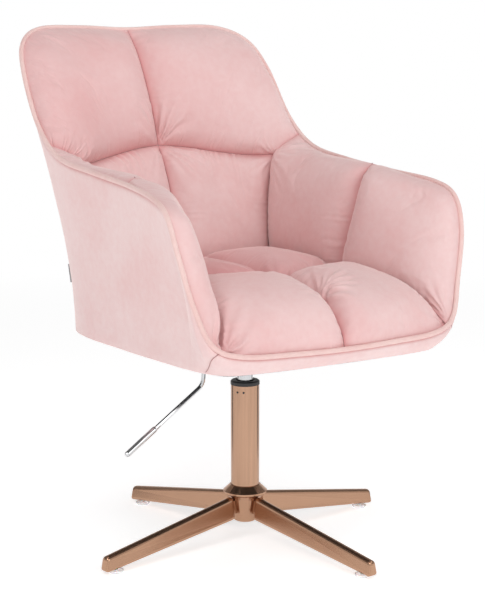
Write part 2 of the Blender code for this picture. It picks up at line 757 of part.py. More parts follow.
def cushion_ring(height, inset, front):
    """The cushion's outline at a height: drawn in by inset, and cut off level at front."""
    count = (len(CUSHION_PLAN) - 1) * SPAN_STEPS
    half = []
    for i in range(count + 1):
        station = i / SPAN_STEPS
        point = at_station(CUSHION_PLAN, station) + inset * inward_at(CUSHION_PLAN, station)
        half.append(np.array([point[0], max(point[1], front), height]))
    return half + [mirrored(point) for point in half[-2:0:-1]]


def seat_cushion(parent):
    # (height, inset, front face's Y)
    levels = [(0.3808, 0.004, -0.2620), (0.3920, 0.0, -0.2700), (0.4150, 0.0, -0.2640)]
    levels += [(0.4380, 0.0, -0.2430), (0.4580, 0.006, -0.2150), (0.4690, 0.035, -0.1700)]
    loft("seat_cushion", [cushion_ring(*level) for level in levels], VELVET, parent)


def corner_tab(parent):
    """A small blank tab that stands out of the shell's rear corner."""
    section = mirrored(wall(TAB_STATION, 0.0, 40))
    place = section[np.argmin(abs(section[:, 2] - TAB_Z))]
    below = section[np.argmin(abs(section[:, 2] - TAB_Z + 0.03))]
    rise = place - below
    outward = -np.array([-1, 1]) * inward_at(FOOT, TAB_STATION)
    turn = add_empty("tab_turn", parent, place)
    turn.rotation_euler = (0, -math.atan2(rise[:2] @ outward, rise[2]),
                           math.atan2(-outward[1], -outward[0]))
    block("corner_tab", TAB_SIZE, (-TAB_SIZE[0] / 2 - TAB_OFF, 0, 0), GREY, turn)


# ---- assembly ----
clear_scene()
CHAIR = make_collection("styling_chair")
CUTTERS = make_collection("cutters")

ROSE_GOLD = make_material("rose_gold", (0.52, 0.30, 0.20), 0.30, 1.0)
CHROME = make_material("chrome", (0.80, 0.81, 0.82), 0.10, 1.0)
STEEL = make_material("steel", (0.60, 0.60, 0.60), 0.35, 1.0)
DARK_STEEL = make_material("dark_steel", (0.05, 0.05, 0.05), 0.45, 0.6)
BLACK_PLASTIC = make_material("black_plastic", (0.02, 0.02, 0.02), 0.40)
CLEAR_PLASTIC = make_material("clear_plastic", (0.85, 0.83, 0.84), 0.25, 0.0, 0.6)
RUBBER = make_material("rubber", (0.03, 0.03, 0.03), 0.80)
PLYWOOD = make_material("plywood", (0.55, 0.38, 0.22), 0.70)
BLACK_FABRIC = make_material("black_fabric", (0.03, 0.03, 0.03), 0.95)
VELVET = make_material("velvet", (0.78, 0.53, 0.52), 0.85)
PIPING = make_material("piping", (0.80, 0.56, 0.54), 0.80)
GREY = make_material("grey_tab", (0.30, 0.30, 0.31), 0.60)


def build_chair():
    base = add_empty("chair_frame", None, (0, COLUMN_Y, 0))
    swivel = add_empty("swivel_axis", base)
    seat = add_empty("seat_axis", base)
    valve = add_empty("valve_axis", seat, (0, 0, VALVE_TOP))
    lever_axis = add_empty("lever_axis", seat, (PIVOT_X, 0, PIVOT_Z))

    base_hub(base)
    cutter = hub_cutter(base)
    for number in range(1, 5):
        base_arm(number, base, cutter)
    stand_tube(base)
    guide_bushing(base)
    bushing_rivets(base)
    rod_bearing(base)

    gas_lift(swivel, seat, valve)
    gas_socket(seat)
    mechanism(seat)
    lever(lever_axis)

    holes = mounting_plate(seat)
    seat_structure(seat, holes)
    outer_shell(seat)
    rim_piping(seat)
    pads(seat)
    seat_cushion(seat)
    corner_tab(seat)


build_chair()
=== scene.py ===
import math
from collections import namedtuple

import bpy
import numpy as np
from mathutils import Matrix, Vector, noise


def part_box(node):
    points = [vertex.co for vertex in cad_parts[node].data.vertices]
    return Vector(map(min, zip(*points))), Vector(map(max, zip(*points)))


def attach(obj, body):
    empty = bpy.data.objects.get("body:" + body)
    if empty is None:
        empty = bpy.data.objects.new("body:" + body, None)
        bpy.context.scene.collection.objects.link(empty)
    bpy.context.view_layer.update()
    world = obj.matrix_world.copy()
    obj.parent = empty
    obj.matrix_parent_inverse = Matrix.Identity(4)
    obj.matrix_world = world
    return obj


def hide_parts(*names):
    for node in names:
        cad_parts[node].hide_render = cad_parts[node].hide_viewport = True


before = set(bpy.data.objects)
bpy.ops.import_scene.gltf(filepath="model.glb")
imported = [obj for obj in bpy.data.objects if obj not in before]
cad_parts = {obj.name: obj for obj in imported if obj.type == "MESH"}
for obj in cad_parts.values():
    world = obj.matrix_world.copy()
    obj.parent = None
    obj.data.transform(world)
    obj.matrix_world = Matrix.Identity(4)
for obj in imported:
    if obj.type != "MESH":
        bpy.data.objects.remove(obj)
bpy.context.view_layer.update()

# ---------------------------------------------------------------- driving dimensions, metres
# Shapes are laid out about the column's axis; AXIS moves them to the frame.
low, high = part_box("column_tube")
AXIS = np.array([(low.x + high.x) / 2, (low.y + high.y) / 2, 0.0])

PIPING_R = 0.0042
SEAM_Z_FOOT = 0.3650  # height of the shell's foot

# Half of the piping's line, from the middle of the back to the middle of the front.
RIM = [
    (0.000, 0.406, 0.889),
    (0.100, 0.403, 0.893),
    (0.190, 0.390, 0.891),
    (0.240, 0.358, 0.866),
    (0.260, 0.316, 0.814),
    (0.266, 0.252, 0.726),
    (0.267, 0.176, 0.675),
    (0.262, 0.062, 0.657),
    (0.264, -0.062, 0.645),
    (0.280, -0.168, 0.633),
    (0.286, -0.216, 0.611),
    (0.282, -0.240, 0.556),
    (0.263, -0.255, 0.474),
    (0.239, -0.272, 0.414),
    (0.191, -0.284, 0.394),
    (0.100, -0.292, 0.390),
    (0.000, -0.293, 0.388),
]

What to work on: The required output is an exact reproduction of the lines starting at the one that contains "base_hub(base)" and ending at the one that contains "imported = [obj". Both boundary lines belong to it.

Output of the exercise:
    base_hub(base)
    cutter = hub_cutter(base)
    for number in range(1, 5):
        base_arm(number, base, cutter)
    stand_tube(base)
    guide_bushing(base)
    bushing_rivets(base)
    rod_bearing(base)

    gas_lift(swivel, seat, valve)
    gas_socket(seat)
    mechanism(seat)
    lever(lever_axis)

    holes = mounting_plate(seat)
    seat_structure(seat, holes)
    outer_shell(seat)
    rim_piping(seat)
    pads(seat)
    seat_cushion(seat)
    corner_tab(seat)


build_chair()
=== scene.py ===
import math
from collections import namedtuple

import bpy
import numpy as np
from mathutils import Matrix, Vector, noise


def part_box(node):
    points = [vertex.co for vertex in cad_parts[node].data.vertices]
    return Vector(map(min, zip(*points))), Vector(map(max, zip(*points)))


def attach(obj, body):
    empty = bpy.data.objects.get("body:" + body)
    if empty is None:
        empty = bpy.data.objects.new("body:" + body, None)
        bpy.context.scene.collection.objects.link(empty)
    bpy.context.view_layer.update()
    world = obj.matrix_world.copy()
    obj.parent = empty
    obj.matrix_parent_inverse = Matrix.Identity(4)
    obj.matrix_world = world
    return obj


def hide_parts(*names):
    for node in names:
        cad_parts[node].hide_render = cad_parts[node].hide_viewport = True


before = set(bpy.data.objects)
bpy.ops.import_scene.gltf(filepath="model.glb")
imported = [obj for obj in bpy.data.objects if obj not in before]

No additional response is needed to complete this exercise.